Cartwright's grandson, Bruce Cartwright Jr., boosted Alexander Cartwright's case as the game's founder by starting a letter-writing campaign when he learned of plans for the Hall of Fame in the 1930s. He offered up a copy of Alexander's diary as evidence. Though several copies of the diary exist, there is controversy over whether the original is among them. What makes this significant is that the diaries don't all contain the same details about his baseball playing days. A handwriting analysis done in 2005 indicated that the journal donated by one of his heirs to the Bishop Museum in Honolulu was not penned by Cartwright. Martin, who has transcribed it, insists it was. "There's no doubt it's his handwriting," he said. Nucciarone does have doubts, and speculates that Cartwright's original may have been burned around the time of his death. (It wouldn't have been uncommon in the 1800s for someone's papers to be destroyed when they died.)

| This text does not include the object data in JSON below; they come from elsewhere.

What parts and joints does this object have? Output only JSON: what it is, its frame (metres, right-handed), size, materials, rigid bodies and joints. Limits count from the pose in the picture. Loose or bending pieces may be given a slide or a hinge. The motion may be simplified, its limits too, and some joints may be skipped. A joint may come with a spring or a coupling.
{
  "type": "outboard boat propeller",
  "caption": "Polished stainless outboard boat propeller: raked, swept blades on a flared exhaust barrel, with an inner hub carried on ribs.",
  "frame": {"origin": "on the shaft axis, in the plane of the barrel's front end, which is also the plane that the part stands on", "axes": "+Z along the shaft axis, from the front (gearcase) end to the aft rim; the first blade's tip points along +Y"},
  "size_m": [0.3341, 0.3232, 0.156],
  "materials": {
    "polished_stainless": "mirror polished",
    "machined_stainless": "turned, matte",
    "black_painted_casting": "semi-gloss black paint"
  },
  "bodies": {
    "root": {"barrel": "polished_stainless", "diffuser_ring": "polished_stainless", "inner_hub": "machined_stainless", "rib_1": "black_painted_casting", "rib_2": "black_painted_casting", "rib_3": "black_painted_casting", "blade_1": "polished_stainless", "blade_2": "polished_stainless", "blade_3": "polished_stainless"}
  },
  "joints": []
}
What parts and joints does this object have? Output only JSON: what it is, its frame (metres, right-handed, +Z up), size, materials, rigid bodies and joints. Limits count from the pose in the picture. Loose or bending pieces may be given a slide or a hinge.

We know for certain that Cartwright was a member of the Knickerbockers Base Ball Club in the 1840s while he lived in New York. He and his younger brother Alfred played with the team for several years. Scorebooks from those early days list both brothers. Had they stayed in New York, perhaps the evidence would be clearer one way or the other regarding Cartwright's role in laying out the diamond and drawing up the "Knickerbocker rules." Instead he followed the lure of the California Gold Rush in 1849. Both books describe his arduous journey across the country, and his subsequent decision to keep moving from California to Hawaii, though they differ, as you might expect, on some of the details.

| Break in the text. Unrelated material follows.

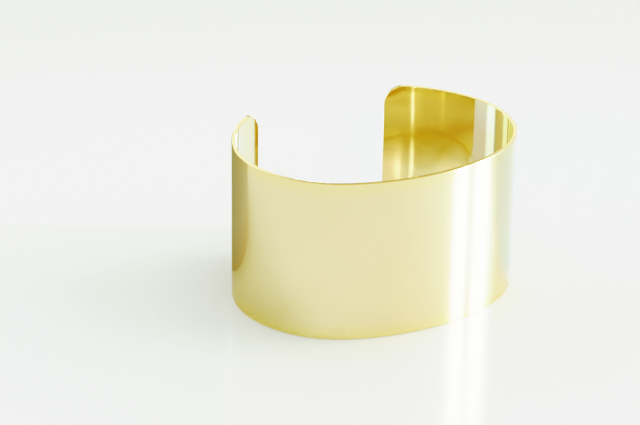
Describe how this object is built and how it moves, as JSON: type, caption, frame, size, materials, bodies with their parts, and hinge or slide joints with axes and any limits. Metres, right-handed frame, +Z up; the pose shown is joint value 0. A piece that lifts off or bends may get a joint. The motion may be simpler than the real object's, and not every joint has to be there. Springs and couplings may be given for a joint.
{
  "type": "cuff bracelet",
  "caption": "Wide plain polished brass cuff: a strip of sheet with rounded corners, bent to an open oval C that slips onto the wrist through the gap between its ends.",
  "frame": {"origin": "middle of the bounding box in plan, on the surface that the cuff stands on", "axes": "+X across the cuff, its widest way; +Y out through the opening between the ends; +Z up along the band's width, parallel to the wearer's forearm"},
  "size_m": [0.068, 0.0518, 0.0381],
  "materials": {
    "polished_brass": "polished, with very fine rubbing marks"
  },
  "bodies": {
    "root": {"cuff_band": "polished_brass"}
  },
  "joints": []
}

Cartwright became a successful businessman in Honolulu, where he lived the rest of his life. He also served as fire chief and a financial adviser to members of Hawaii's royal family. As for his involvement with baseball in Hawaii, here again, the authors disagree. His sons were known to have played baseball for their school team in the 1860s and '70s. Martin credits him with promoting the game at his children's school as well as on the nearby sugar plantations. Nucciarone, however, found "no direct evidence of Alexander Cartwright's participation—in any capacity—in baseball while he lived in Hawaii."
For all their disagreements, the two cited many of the same sources. Martin's research began when he stumbled across 12 boxes of Cartwright material at the Hawaii State Archives. Nucciarone also reviewed these. Both also studied documents available at museums and in private collections. Despite their treading the same ground, Nucciarone says she didn't learn of Martin's project until shortly before her book hit the shelves this spring. She had her suspicions, however. At one research stop she was told, "We had a man here a few months ago asking questions about Cartwright. He said he was writing a book." Martin, likewise, didn't learn about her book until after his came out, though he too had hints along the way.

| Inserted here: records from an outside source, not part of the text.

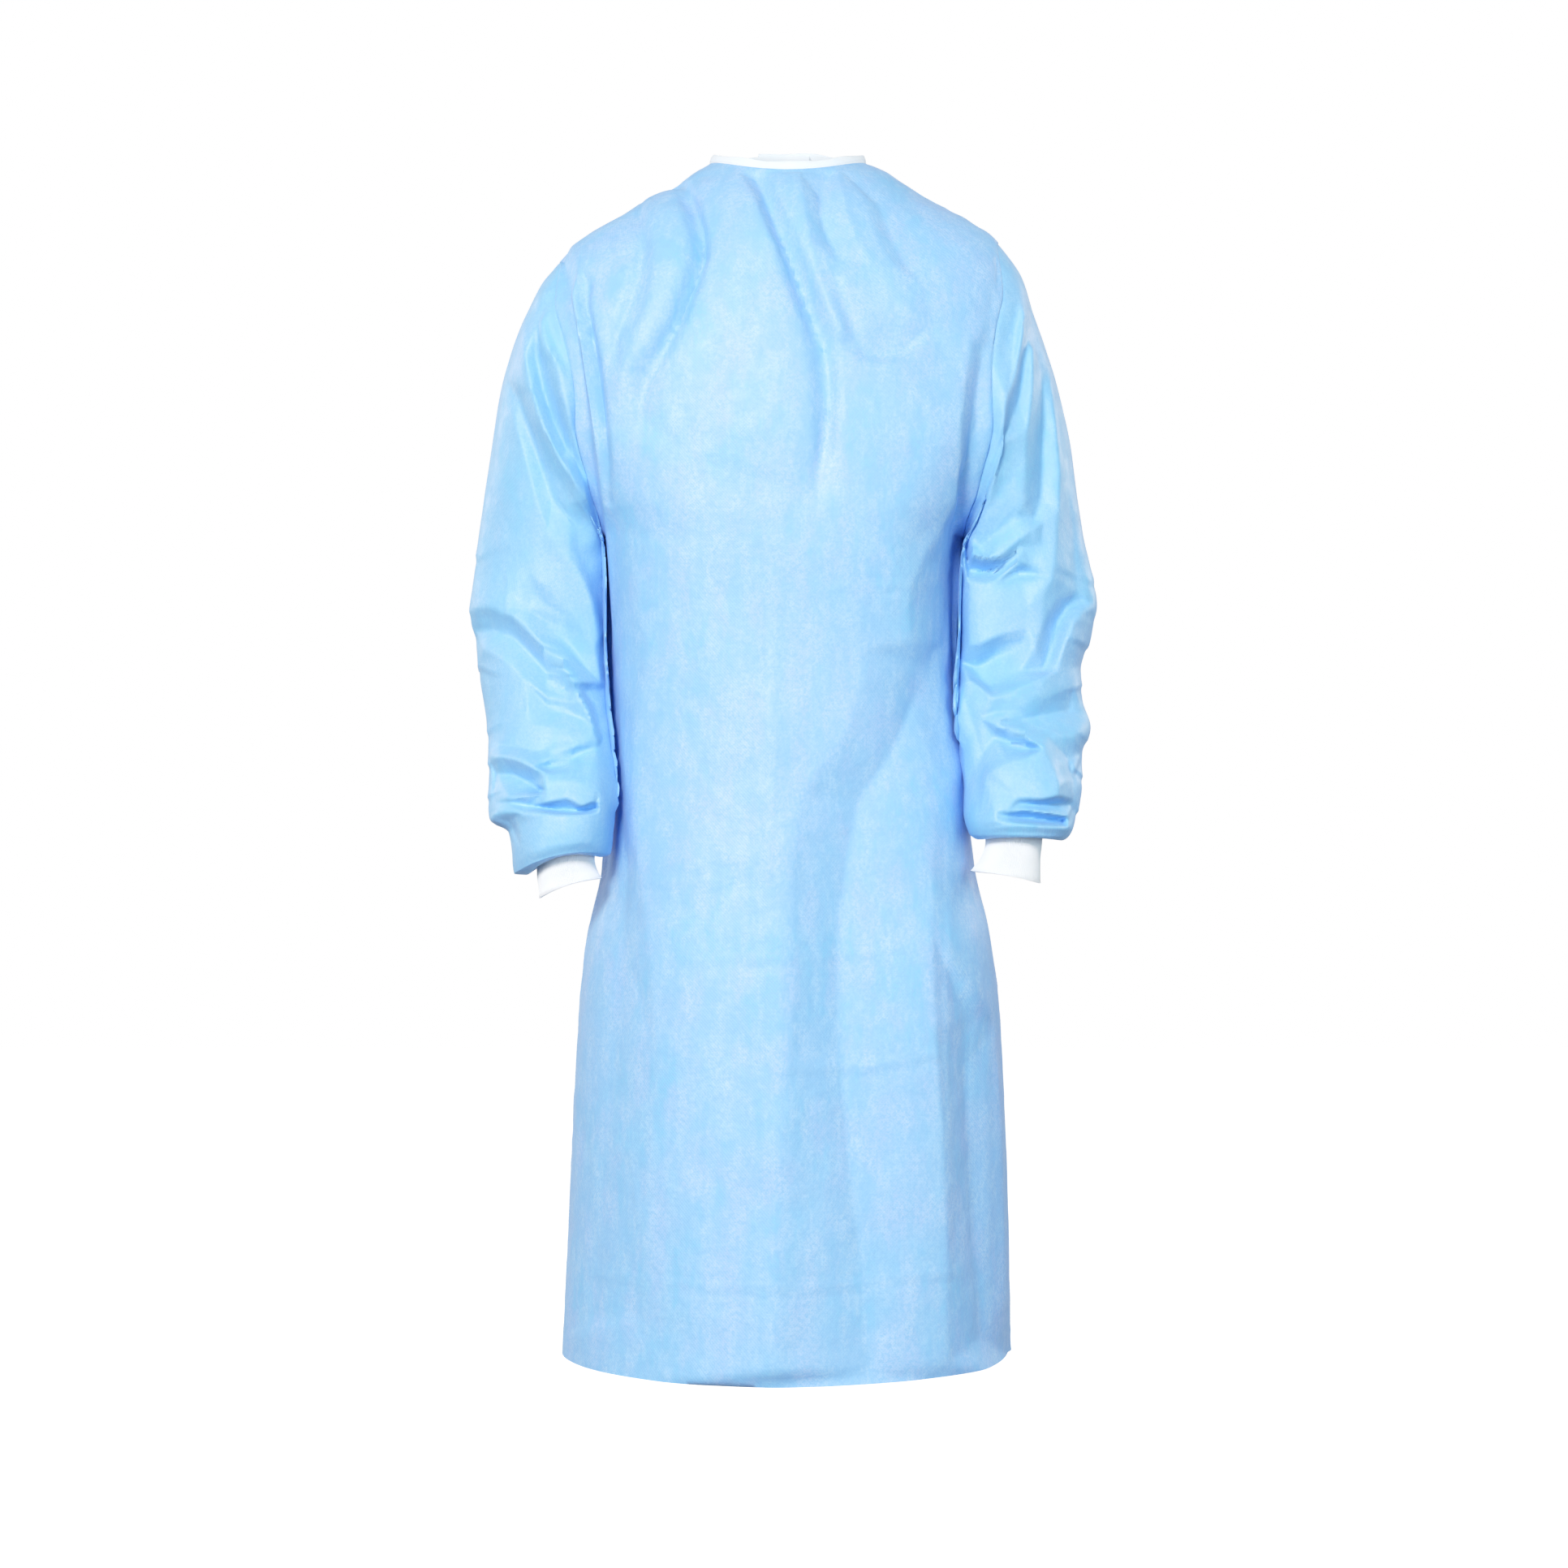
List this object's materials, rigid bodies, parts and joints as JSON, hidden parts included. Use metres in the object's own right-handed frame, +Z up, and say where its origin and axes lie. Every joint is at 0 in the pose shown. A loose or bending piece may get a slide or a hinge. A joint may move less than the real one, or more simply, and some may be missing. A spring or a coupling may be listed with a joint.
{
  "type": "surgical gown",
  "caption": "Worn long-sleeved surgical gown with a bound neck, rib-knit cuffs under bloused sleeve ends and an overlapping back tied at the waist.",
  "frame": {"origin": "middle of the neck opening, where the wearer's neck and shoulders hold the gown", "axes": "+Z up along the wearer's body; the front faces -Y; the wearer's left is +X"},
  "size_m": [0.6198, 0.3208, 1.1941],
  "materials": {
    "blue_nonwoven": "light blue embossed non-woven cloth with a soft satin sheen",
    "white_rib_knit": "white ribbed knit",
    "white_binding": "white non-woven binding tape"
  },
  "bodies": {
    "root": {"front_panel": "blue_nonwoven", "back_left": "blue_nonwoven", "back_right": "blue_nonwoven", "sleeve_left": "blue_nonwoven", "sleeve_right": "blue_nonwoven", "cuff_left": "white_rib_knit", "cuff_right": "white_rib_knit", "neck_binding": "white_binding", "neck_tab": "white_binding", "waist_tie_left": "blue_nonwoven", "waist_tie_right": "blue_nonwoven", "waist_knot": "blue_nonwoven", "tie_tail_left": "blue_nonwoven", "tie_tail_right": "blue_nonwoven"}
  },
  "joints": []
}
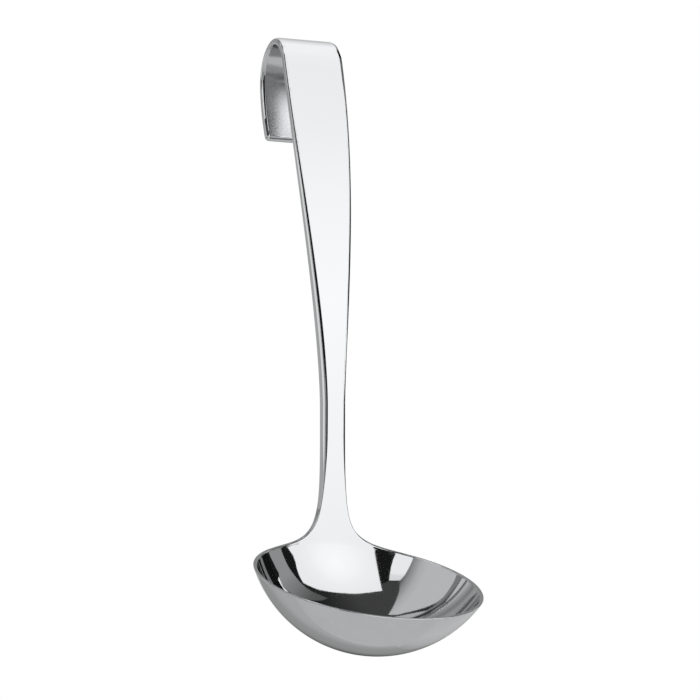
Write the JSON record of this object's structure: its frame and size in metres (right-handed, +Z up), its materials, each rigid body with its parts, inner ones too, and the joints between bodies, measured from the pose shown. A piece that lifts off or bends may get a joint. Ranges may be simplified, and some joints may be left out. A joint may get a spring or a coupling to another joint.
{
  "type": "sauce ladle",
  "caption": "Sauce ladle with a round bowl, a thick narrow neck and an upright handle that widens upwards and bends over into a hanging hook.",
  "frame": {"origin": "the seat of the hook, the highest point inside its crown, where the ladle hangs", "axes": "+Z up along the neck, -Y towards the bowl and the front of the handle, +Y towards the hook's return leg, X across, with X = 0 the plane of symmetry"},
  "size_m": [0.0656, 0.0973, 0.1912],
  "materials": {
    "polished_steel": "mirror-polished stainless steel"
  },
  "bodies": {
    "root": {"bowl": "polished_steel", "handle": "polished_steel"}
  },
  "joints": []
}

There's no significant milestone to tie the titles to, so why the sudden interest in Cartwright? Since his death in 1892 there had been only one biography published ("The Man Who Invented Baseball" by Harold Peterson, in 1973). Martin was originally investigating the history of baseball in Hawaii when he decided Cartwright warranted a full bio. Nucciarone began working on her book eight years ago, though she said her final product bears little resemblance to the story she envisioned when she began.
"I became acquainted with some Cartwright descendents years ago," she said. "It was an intriguing history. I had no reason to believe the oral history wasn't true. But when I dug and dug it didn't quite pan out that way."
She searched for evidence to corroborate Bruce Cartwright Jr.'s claim that his grandfather was the father of the game, but found more questions than answers. These are detailed in the second half of her book, which was the most engrossing portion of either volume. It reads almost like a detective story—which is essentially what it is.
Though she had frequent contact with the Cartwright family during her research, she said she hasn't heard from them since it was published. "I have a feeling they don't agree with any of my research," she said. "They all grew up and lived for years with a certain story about their ancestor."
The Cartwright family seems more supportive of Martin's work. He says on his publisher's site: "Mrs. Anne Cartwright and Cartwright's great-great grandchildren, Ana Cartwright and Alexander Joy Cartwright IV, recently wrote me to say, and I quote, 'We love your book!' They said without qualification that it is the only book on Cartwright that is accurate."
The author of 23 books, including biographies of Nathanael West, Henry Miller, and John Dewey, Martin claims his is the "only fully researched, authoritative biography on Cartwright and is likely to remain the standard biography of this important inventor." This, like many of the central points of contention, is open to debate. "The Library Journal," for one, disagreed, stating, "Academic and large public libraries should acquire Nucciarone, which has a foreword by 'Total Baseball's' John Thorn. Martin's is optional for public libraries."
Thorn subscribes to the more skeptical view of Cartwright's legacy. In his foreword he writes: "To separate the man from the myth, Nucciarone has accepted at face value none of the claims made by those scholars who, in debunking Doubleday, have elevated Cartwright beyond the demonstrable record of his accomplishment." His endorsement certainly carries weight among SABR members.
Martin's book is not without its merits. It provides more detail on Cartwright's early life, his business ventures in Hawaii, and his relationship with his two younger sons, the only of his five children to live long enough to continue the family line. As one might expect from a longtime professor of humanities, it's written in much more of an academic style, with different topics broken out into short sections, which Martin favors over chapters.
Nucciarone, whose tone is more conversational, brings some of Cartwright's political and Masonic rivalries to light, providing a more balanced view of the man. But what sets her book apart is the second half, where she dissects the case for Cartwright as father of the game.
So here we are, with two Cartwright biographies, and our subject is still a heated topic for the SABR water cooler. As Martin puts it, "Partisan arguments about the origins of baseball are passionately intense." Instead of settling anything, the two biographies are likely to spawn more research into Cartwright's place in baseball's history. Perhaps somewhere, in an attic or archive, sits convincing evidence of his—or one of his contemporary's—role in the evolution of the game. Until such a discovery is unearthed, let the debate continue.